◆ Required work: List each line of the data that holds the string "Blender".

◆ Dataset extract:
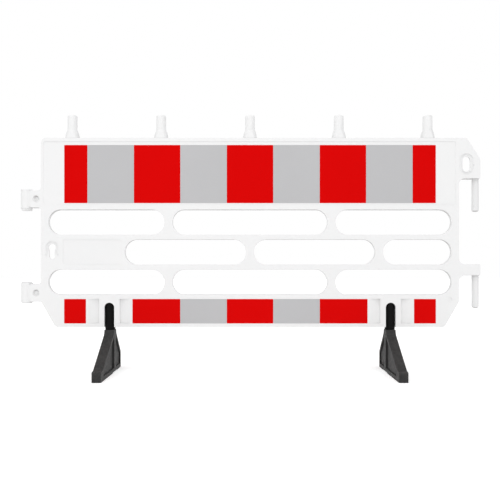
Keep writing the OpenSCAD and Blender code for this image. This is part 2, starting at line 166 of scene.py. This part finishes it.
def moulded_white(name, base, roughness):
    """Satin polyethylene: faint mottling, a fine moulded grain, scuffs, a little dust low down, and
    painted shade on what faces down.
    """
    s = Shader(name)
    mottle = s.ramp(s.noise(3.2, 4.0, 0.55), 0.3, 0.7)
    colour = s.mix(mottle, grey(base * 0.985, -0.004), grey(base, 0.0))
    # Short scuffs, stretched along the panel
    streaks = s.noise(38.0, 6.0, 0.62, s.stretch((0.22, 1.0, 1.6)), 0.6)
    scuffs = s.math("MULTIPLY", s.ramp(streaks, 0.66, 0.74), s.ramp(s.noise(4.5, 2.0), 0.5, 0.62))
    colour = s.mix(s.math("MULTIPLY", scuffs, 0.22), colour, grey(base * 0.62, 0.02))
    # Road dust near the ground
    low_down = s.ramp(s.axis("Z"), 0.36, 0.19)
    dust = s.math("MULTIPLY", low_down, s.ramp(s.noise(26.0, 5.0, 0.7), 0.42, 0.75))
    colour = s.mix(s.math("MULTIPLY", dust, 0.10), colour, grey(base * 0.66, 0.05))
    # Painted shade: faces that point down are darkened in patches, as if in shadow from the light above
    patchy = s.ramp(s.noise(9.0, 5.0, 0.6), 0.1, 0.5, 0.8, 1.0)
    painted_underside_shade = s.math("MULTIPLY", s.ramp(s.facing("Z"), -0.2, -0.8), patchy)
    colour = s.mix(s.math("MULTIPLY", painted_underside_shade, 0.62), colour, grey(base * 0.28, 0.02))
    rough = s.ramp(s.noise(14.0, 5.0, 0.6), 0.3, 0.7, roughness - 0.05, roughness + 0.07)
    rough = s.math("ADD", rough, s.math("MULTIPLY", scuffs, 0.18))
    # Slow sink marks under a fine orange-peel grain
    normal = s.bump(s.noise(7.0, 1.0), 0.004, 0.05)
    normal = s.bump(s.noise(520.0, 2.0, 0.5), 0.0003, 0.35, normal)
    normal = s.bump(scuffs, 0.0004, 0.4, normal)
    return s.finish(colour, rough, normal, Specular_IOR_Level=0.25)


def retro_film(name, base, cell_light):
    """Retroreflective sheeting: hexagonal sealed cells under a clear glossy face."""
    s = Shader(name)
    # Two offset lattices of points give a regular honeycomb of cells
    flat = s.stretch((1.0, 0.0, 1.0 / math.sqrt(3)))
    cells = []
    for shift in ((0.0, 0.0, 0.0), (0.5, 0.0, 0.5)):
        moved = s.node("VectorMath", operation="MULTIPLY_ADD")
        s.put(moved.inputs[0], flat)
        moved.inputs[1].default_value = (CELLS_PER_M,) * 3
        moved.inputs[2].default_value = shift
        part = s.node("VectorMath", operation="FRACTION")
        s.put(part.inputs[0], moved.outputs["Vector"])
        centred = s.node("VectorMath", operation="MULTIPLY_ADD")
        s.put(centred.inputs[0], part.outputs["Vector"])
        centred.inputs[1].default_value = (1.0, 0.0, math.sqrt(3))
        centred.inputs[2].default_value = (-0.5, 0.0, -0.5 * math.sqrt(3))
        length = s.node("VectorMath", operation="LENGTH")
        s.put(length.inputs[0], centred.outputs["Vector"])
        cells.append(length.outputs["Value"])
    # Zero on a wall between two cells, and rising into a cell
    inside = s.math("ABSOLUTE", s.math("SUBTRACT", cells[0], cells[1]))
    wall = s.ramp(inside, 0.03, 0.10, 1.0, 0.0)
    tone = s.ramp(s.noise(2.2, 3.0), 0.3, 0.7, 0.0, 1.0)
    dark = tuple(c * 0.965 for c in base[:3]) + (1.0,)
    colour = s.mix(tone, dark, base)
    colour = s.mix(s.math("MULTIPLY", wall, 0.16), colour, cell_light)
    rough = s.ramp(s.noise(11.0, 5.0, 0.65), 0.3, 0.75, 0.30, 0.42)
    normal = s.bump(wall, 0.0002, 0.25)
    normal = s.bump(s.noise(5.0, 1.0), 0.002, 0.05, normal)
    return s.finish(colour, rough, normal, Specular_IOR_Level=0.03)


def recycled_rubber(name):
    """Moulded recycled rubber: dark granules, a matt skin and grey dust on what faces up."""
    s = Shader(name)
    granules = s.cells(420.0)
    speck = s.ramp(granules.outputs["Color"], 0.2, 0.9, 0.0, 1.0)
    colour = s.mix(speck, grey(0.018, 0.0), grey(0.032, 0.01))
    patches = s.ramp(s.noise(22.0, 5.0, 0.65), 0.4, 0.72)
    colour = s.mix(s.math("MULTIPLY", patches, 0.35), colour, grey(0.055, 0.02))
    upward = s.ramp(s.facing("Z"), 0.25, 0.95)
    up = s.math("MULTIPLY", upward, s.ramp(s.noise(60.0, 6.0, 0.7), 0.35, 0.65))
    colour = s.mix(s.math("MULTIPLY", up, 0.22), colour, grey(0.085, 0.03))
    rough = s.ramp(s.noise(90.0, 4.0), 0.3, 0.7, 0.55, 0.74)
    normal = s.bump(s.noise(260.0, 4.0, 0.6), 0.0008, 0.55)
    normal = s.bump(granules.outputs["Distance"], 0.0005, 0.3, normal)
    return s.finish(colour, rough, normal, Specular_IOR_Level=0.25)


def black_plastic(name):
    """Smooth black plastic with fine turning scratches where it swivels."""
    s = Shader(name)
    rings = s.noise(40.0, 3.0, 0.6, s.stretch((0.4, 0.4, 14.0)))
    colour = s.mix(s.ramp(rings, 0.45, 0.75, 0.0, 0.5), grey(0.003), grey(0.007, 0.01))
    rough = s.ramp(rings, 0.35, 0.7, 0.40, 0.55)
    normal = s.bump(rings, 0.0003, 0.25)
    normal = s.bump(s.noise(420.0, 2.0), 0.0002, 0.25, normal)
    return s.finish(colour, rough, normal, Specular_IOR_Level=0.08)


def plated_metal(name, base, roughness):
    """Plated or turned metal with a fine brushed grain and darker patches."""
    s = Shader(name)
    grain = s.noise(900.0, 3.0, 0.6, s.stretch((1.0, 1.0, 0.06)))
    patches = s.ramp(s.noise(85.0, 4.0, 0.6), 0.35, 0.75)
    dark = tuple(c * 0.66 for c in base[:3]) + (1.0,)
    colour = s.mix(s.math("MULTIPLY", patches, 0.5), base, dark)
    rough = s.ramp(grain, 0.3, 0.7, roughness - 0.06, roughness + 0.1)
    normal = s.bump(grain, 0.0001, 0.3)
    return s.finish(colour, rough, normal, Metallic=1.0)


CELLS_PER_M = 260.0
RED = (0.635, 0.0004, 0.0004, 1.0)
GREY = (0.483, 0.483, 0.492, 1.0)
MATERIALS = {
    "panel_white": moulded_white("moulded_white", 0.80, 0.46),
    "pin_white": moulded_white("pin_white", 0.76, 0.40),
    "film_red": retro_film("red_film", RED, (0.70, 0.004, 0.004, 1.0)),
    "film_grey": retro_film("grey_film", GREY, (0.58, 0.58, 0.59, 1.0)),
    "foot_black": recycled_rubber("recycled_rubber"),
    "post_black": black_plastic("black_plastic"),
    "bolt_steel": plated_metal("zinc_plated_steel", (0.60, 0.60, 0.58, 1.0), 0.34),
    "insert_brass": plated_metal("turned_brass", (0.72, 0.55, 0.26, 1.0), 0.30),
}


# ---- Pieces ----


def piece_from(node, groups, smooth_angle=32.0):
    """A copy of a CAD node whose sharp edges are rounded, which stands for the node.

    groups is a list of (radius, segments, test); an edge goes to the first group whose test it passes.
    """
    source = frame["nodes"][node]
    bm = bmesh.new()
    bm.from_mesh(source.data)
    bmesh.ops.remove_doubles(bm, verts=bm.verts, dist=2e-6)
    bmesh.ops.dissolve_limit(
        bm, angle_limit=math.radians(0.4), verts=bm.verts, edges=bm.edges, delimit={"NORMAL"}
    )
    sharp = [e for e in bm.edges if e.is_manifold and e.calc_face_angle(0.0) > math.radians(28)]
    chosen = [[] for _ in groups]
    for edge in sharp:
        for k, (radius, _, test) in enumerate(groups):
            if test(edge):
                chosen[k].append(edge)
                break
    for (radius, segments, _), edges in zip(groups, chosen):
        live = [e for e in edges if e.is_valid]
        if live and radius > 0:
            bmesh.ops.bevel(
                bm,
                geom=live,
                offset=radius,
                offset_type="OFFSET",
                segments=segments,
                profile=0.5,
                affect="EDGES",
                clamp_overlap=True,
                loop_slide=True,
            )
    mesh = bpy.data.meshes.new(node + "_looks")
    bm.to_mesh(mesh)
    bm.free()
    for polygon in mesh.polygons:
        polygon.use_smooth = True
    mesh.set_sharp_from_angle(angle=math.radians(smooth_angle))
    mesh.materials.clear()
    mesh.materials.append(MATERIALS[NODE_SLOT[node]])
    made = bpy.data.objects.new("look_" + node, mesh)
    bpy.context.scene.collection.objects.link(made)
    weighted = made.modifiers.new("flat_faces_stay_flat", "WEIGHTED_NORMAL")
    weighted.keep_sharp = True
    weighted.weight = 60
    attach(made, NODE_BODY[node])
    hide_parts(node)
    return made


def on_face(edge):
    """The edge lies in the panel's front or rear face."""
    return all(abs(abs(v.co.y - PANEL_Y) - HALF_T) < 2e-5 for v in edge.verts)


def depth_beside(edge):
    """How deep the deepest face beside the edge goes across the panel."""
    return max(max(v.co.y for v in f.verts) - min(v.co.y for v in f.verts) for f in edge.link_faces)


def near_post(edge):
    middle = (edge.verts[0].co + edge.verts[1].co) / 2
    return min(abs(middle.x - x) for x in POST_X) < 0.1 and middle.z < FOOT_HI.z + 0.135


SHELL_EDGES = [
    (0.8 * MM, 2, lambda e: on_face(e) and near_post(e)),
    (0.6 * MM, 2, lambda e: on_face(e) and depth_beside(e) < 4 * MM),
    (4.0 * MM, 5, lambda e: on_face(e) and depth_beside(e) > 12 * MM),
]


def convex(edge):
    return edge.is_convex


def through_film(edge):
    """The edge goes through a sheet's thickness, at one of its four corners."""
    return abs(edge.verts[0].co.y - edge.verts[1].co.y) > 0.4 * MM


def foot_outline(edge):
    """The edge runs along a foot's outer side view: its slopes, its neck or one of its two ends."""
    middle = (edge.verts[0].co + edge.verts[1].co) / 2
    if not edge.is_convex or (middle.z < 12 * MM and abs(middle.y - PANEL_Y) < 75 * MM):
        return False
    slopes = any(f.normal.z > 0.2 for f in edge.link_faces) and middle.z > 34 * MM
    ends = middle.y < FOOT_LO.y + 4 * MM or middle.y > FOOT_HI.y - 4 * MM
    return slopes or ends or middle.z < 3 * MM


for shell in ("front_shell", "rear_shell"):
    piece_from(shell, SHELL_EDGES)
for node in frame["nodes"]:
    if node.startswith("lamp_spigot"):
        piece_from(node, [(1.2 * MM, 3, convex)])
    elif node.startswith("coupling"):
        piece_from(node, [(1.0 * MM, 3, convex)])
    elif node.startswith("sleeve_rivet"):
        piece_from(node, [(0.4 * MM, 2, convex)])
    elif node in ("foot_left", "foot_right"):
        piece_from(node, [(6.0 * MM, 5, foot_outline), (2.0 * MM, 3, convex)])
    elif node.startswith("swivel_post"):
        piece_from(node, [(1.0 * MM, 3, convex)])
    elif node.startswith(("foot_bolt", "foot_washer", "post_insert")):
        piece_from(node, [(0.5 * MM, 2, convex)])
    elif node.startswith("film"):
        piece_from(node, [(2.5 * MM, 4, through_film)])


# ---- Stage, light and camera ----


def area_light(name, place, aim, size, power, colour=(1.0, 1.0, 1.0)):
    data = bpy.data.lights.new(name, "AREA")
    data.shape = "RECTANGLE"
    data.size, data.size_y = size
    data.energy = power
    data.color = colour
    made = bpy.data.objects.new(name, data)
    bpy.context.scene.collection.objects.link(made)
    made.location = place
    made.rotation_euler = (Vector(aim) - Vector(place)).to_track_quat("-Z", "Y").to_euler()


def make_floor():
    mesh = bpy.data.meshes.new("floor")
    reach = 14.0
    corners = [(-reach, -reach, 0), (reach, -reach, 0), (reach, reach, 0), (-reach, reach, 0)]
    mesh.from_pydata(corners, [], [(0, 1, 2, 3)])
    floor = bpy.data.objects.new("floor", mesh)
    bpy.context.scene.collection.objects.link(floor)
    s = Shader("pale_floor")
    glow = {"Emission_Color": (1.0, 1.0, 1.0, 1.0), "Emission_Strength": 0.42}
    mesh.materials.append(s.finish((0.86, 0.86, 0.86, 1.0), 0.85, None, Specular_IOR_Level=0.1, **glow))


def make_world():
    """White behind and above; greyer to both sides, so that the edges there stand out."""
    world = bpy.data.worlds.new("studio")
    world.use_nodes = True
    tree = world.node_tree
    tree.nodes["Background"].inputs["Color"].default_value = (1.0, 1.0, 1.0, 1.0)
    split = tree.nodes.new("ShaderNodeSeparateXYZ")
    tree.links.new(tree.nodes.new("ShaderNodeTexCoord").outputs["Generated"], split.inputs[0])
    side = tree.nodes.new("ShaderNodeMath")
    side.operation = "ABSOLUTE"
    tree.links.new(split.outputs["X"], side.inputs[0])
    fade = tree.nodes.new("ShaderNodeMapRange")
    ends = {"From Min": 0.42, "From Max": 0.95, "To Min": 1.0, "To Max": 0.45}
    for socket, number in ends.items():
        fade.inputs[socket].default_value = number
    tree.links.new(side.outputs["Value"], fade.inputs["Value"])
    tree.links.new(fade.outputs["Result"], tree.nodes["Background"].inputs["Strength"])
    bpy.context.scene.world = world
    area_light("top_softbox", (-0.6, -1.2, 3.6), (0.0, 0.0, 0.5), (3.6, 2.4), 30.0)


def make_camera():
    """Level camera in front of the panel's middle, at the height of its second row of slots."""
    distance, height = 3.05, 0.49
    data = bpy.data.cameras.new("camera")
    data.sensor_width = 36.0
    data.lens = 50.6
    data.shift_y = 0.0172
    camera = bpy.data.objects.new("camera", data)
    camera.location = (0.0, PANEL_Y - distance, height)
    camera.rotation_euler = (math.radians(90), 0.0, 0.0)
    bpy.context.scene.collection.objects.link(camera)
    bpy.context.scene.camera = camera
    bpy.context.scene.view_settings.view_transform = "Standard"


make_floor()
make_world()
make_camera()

--

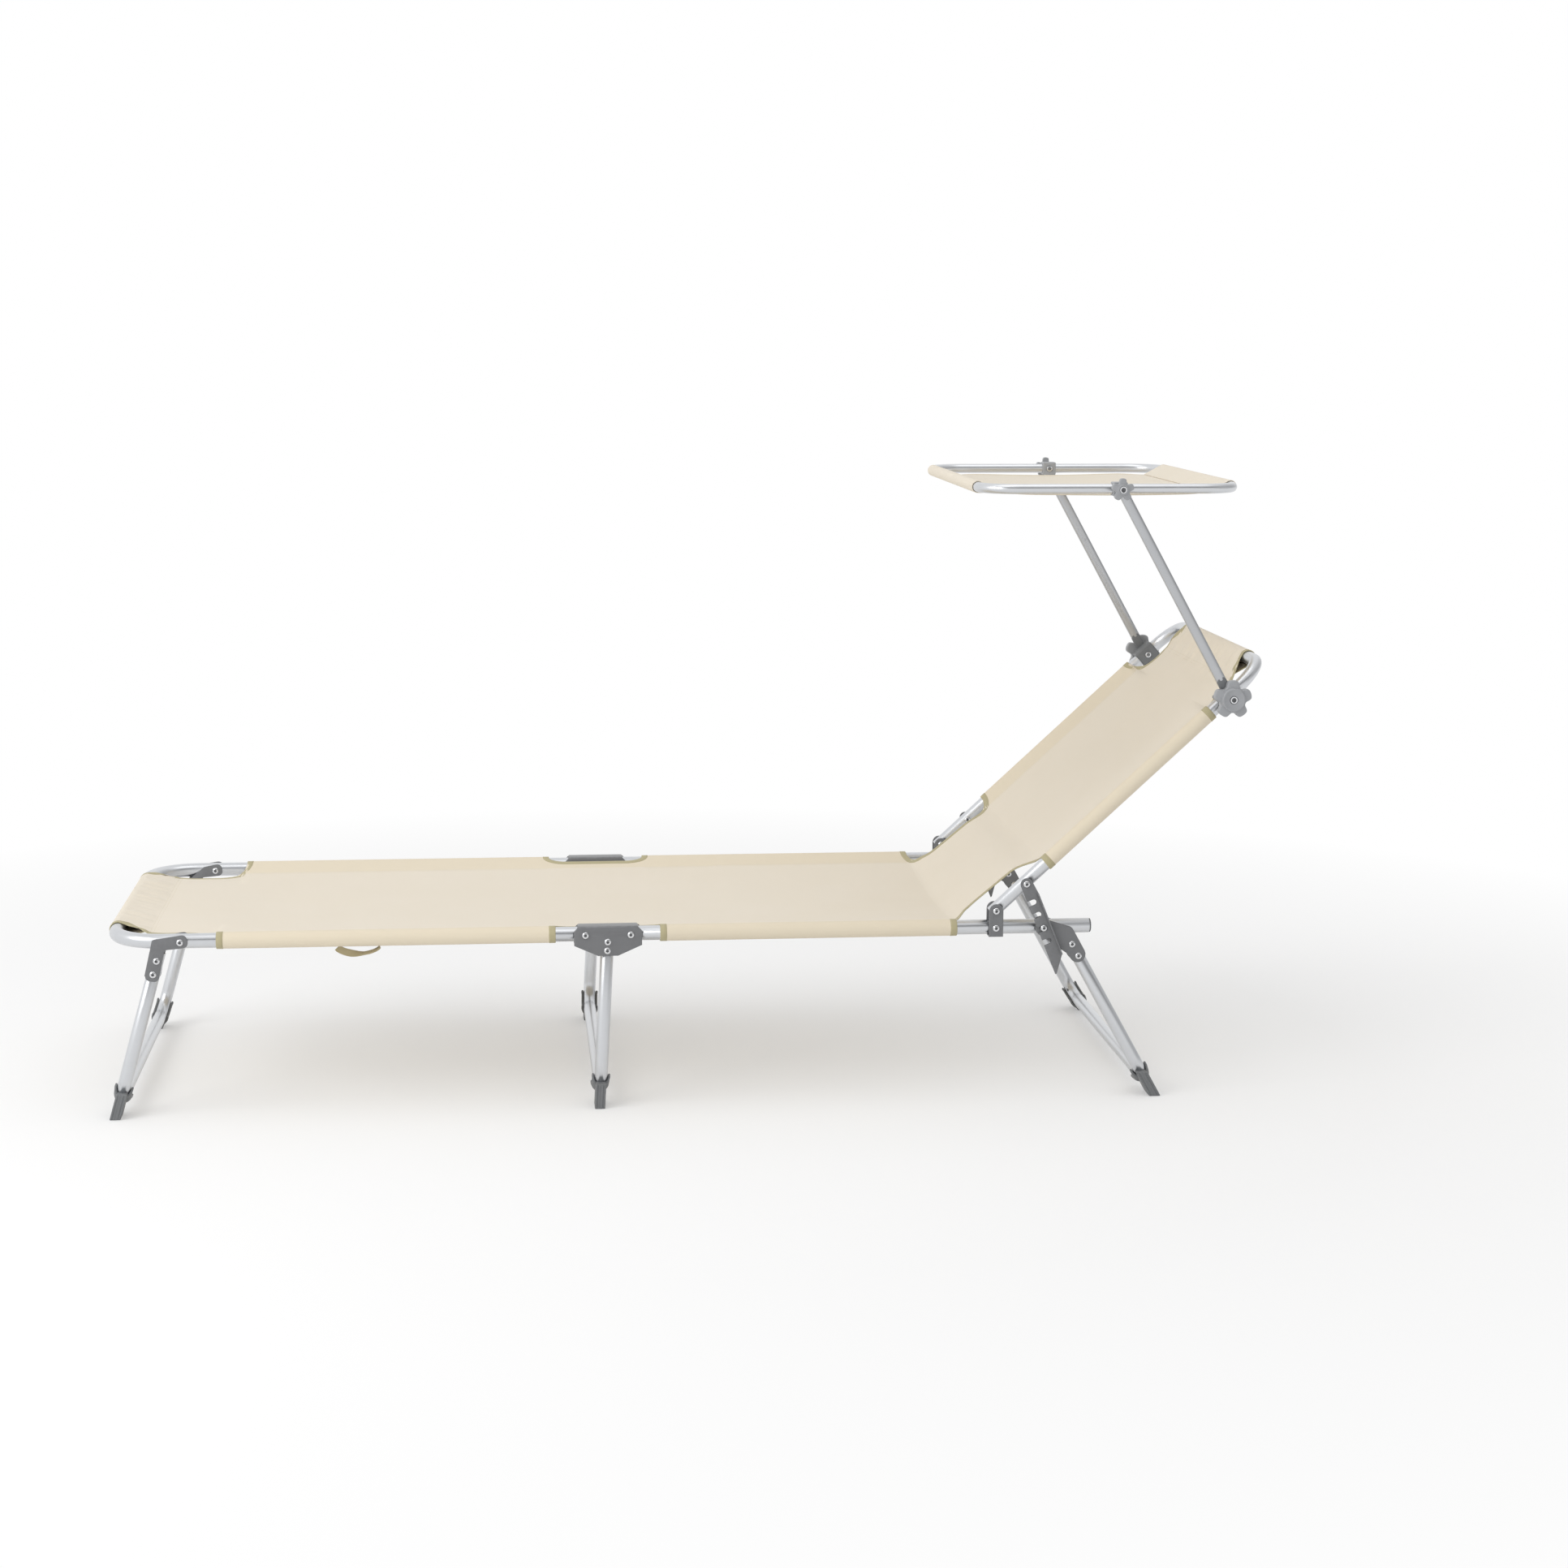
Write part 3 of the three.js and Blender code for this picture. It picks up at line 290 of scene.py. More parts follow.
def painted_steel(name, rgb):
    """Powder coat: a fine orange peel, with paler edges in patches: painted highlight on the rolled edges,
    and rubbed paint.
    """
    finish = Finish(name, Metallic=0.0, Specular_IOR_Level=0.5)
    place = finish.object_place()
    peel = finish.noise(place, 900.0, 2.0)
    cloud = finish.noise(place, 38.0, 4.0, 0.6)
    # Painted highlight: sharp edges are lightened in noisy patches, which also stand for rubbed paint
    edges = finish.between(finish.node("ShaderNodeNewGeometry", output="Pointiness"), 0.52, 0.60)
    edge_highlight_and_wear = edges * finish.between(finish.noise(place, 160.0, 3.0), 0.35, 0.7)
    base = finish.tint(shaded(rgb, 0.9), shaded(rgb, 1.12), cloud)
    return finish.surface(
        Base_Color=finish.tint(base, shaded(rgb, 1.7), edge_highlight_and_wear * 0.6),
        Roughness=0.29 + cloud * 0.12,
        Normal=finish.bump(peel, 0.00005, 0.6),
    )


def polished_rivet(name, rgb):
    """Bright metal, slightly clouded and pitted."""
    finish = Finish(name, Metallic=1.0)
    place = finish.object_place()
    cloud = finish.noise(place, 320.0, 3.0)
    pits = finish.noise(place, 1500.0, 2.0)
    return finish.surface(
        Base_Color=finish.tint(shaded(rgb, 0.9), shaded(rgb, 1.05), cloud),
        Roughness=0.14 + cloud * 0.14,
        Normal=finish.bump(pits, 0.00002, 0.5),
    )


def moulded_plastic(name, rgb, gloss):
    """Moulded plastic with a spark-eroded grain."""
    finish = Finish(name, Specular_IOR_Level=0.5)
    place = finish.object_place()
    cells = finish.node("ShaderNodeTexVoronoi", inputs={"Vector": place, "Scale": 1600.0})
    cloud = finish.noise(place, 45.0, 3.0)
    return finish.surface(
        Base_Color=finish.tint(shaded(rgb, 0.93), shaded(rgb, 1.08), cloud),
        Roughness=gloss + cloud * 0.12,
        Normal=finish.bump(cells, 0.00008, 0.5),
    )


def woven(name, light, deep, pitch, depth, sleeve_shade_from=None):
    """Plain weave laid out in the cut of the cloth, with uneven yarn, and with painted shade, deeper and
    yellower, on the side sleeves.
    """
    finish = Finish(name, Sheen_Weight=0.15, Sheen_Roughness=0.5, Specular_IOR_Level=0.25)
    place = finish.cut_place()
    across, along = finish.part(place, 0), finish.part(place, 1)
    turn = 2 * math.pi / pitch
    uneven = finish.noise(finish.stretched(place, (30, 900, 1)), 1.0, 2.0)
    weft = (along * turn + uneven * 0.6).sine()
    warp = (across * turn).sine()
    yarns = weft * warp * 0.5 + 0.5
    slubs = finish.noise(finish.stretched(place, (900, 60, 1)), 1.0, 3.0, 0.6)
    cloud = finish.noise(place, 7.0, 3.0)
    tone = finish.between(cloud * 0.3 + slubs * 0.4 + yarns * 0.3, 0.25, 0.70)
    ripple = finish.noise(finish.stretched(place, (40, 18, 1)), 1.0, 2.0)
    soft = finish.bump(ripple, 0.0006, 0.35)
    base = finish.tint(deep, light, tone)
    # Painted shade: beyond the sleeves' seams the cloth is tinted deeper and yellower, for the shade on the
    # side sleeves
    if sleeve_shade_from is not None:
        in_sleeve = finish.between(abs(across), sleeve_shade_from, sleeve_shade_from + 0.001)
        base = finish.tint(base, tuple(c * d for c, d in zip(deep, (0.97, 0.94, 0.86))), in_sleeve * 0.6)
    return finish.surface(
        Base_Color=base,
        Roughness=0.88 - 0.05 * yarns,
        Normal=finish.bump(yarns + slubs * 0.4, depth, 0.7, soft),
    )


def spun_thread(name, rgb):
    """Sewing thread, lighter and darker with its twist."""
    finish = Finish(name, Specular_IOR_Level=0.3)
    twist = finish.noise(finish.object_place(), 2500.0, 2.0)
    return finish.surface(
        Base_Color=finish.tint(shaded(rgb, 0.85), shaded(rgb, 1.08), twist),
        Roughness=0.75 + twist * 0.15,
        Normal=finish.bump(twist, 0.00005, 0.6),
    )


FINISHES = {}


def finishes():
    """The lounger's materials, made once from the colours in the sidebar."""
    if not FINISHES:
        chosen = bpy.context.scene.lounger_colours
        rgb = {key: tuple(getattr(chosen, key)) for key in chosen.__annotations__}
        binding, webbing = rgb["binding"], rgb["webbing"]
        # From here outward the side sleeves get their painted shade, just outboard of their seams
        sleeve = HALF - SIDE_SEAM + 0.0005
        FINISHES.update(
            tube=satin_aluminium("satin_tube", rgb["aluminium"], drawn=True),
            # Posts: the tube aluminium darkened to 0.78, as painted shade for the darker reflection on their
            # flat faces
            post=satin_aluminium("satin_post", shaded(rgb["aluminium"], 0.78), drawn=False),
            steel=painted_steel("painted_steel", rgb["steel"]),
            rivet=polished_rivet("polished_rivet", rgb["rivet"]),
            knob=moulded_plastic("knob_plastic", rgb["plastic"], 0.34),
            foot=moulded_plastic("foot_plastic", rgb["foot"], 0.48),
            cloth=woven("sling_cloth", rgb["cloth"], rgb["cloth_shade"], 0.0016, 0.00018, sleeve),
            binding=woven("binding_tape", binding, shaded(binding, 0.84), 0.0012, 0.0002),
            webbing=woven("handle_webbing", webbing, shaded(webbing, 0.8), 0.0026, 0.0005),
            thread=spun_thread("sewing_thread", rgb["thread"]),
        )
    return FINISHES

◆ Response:
Keep writing the OpenSCAD and Blender code for this image. This is part 2, starting at line 166 of scene.py. This part finishes it.
Write part 3 of the three.js and Blender code for this picture. It picks up at line 290 of scene.py. More parts follow.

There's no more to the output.